Using a compound primary key

Use a compound primary key to create columns that you can query to return sorted results.

Use a compound primary key to create multiple columns that you can use to query and return sorted results. If our pro cycling example was designed in a relational database, you would create a cyclists table with a foreign key to the races. In Cassandra, you denormalize the data because joins are not performant in a distributed system. Later, other schema are shown that improve Cassandra performance. Collections and indexes are two data modeling methods. This example creates a cyclist_category table storing a cyclist's last name, ID, and points for each type of race category. The table uses category for the partition key and points for a single clustering column. This table can be queried to retrieve a list of cyclists and their points in a category, sorted by points.

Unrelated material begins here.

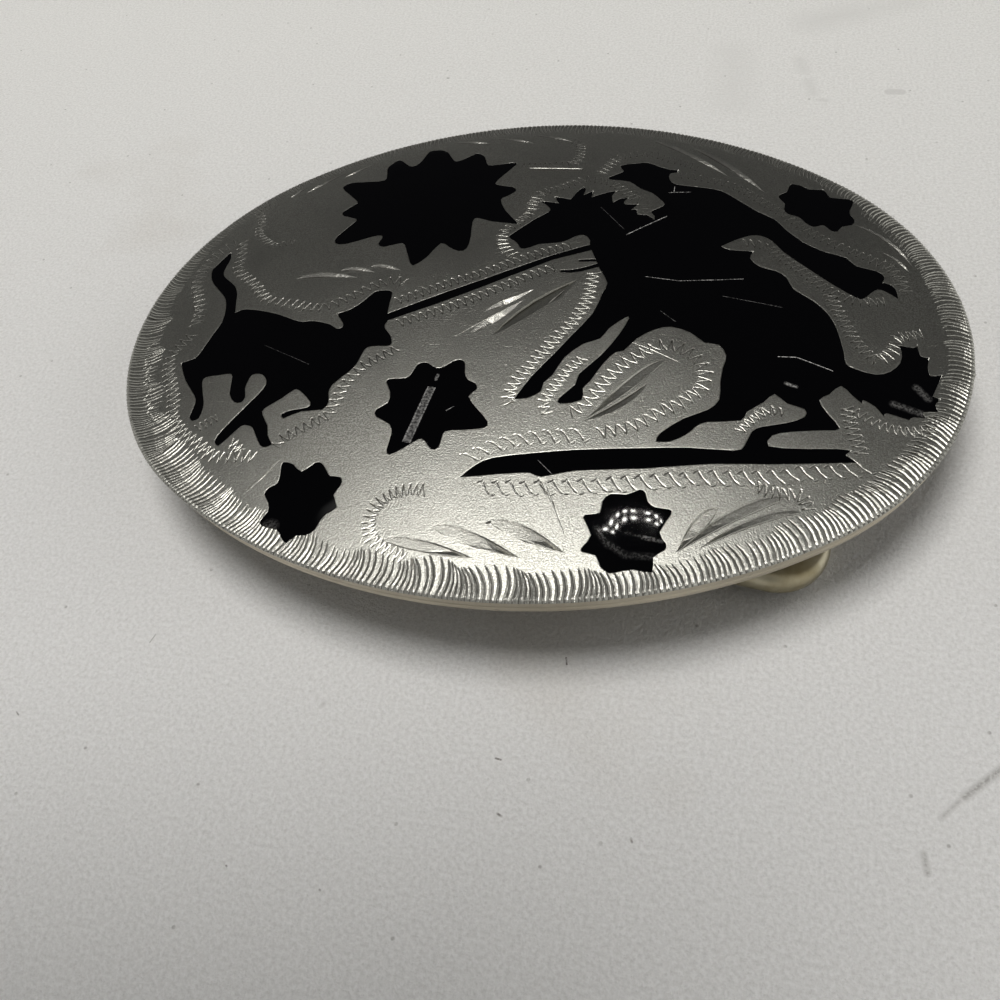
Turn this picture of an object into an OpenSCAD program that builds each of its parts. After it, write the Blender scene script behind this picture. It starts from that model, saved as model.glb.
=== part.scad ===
// Western belt buckle: a domed oval nickel silver plate, pierced and filled with black resin,
// with a hinged belt bail and a belt post on its back. Millimetres, +Z up. The origin is on the
// table under the middle of the plate; the post tip and the bail's outer bar stand on z = 0.

/* [Plate] */
// Length of the oval, end to end along X
plate_length = 89; // [87:0.5:91]
// Width of the oval, side to side along Y
plate_width = 71.2; // [70.6:0.2:72.2]
// Radius of the oval's two end arcs, in plan
end_radius = 31.2; // [30.6:0.2:31.8]
// Radius of the dome
dome_radius = 240; // [230:5:260]
// Thickness of the pierced face sheet
face_sheet = 1.3; // [1.0:0.1:1.5]
// Thickness of the backing sheet soldered under it
backing_sheet = 1.3; // [1.2:0.1:1.5]
// Lean of the edge wall, in under the face
wall_lean = 15; // [5:1:20]
// Height of the dome's middle above the table
crown_height = 12.8; // [12.4:0.1:13.4]

/* [Inlay] */
// Gap between the resin and the wall of its recess
inlay_gap = 0.05; // [0.03:0.01:0.08]

/* [Belt bail] */
// X of the hinge, from the middle of the plate
hinge_x = 11; // [9:0.5:12]
// Height of the hinge above the table
hinge_height = 6.5; // [6.2:0.1:6.6]
// Diameter of the pin along the hinge
pin_diameter = 2.4; // [2.0:0.1:2.6]
// Space round the pin in its tube, on the radius
pin_clearance = 0.06; // [0.04:0.01:0.09]
// Outside diameter of the tube
tube_diameter = 4.2; // [3.8:0.1:4.4]
// Clear width between the bail's arms, for the belt
belt_space = 47.5; // [45:0.5:48.5]
// Width of the bail's bars
bar_width = 3; // [2.6:0.1:3.2]
// Thickness of the bail's bars
bar_thickness = 2.5; // [2.2:0.1:2.6]
// X of the outer edge of the bail's outer bar
bail_reach = 31.5; // [30.5:0.5:32.5]
// Inside radius of the bail's two corners
corner_radius = 3; // [2:0.5:4]

/* [Belt post] */
// X of the post, to the left of the middle
post_x = -31; // [-32:0.5:-29]
// Diameter of the post
post_diameter = 4.4; // [4:0.1:5]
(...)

A compound primary key table can be created in two different ways, as shown.

Procedure

  • To create a table having a compound primary key, use two or more columns as the primary key. This example uses an additional clause WITH CLUSTERING ORDER BY to order the points in descending order. Ascending order is more efficient to store, but descending queries are faster due to the nature of the storage engine.
    cqlsh> USE cycling;
    CREATE TABLE cyclist_category ( 
    category text, 
    points int, 
    id UUID, 
    lastname text,     
    PRIMARY KEY (category, points)
    ) WITH CLUSTERING ORDER BY (points DESC);
    Note: The combination of the category and points uniquely identifies a row in the cyclist_category table. More than one row with the same category can exist as long as the rows contain different pointsvalues.
  • The keyspace name can be used to identify the keyspace in the CREATE TABLE statement instead of the USE statement.
    cqlsh> CREATE TABLE cycling.cyclist_category ( 
    category text, 
    points int, 
    id UUID, 
    lastname text,     
    PRIMARY KEY (category, points)
    ) WITH CLUSTERING ORDER BY (points DESC);
    Note: In both of these examples, points is defined as a clustering column. In Cassandra3.0 and earlier, you cannot insert any value larger than 64K bytes into a clustering column.